私は知った、暗闇を越えた向こうからの、その至高の人を、太陽の放射で かがやいている人を。」


 その東洋からの人、永遠への自身の信仰で、自らの魂の中で「至高の人」の触れるのにであった者―彼は西洋の人達のところへ一度も来たことがありませんか、そうしてあなた方に天の王国のことを話さなかったでしょうか。彼は東洋と西洋を真実の内に結び付けなかったでしょうか、「不死なるもの」の子どもたちみんなの間の一つの精神のつながりというその一体さの中で―すべての人間らしい人たちのうちに一つの素晴らしい人格を実現する中で。

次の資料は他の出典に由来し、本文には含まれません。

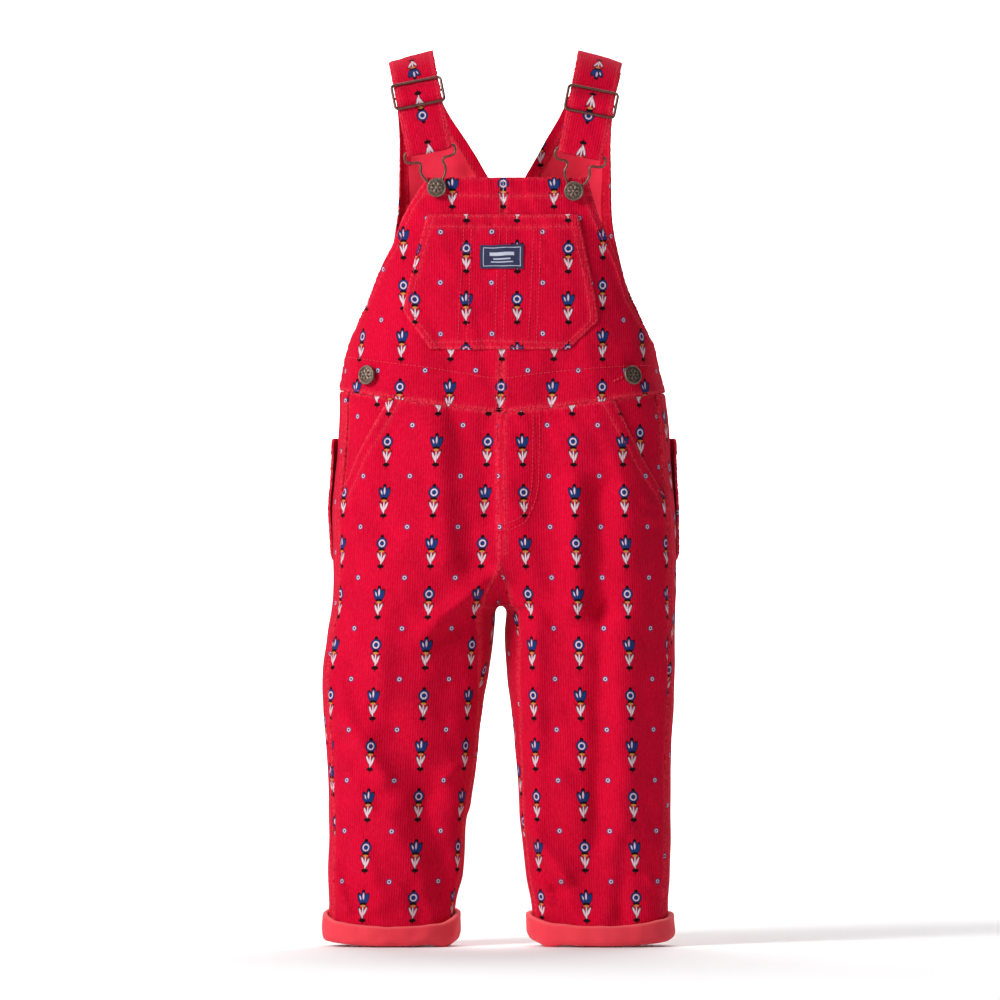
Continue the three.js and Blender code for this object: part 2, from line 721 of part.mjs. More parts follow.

 そう、東洋はもちろんかつて西洋ととても深く出会っているのです、その生命の成長の中で。そうした結びつきが可能になったのは、東洋が西洋のところへ創造性の理想を携えて来たからで、そしてそれが良心のつながりを破壊する熱狂ではなかったからです。その「かぎりのないもの」という神秘な意識は東洋が担って行ったものですが、西洋の人によって自らの均衡をとるために大いに必要とされました。
 他方、東洋は科学の中の自分の均衡を見出さねばなりません―西洋が東洋にもたらしうるその壮大な贈り物の中で。真実にはその空と同じくその巣があります。あの巣は構造が明確で、構築の法則は正確です―そうしてそれは繰り返し何度も変更や再建を余儀なくされるものですが、その必要は決して終わることはなくまたその法は永遠です。何世紀もの間、東洋はその真実の巣造りを怠ってしまいました。ずっとその秘密を学ぶことに熱心ではなかったのです。軌道の無い無限を横切ってみようとするのに、東洋は自分の翼だけを頼ってきました。大地を拒んできましたが、今や、嵐に殴りつけられ―その翼は傷み、自身は疲れ果て、痛ましいほど助けを必要としています。でも彼女がそこで、その空の伝言者というのはその巣の造り手とは決して会えないものだ、と言い含められなければならないものでしょうか。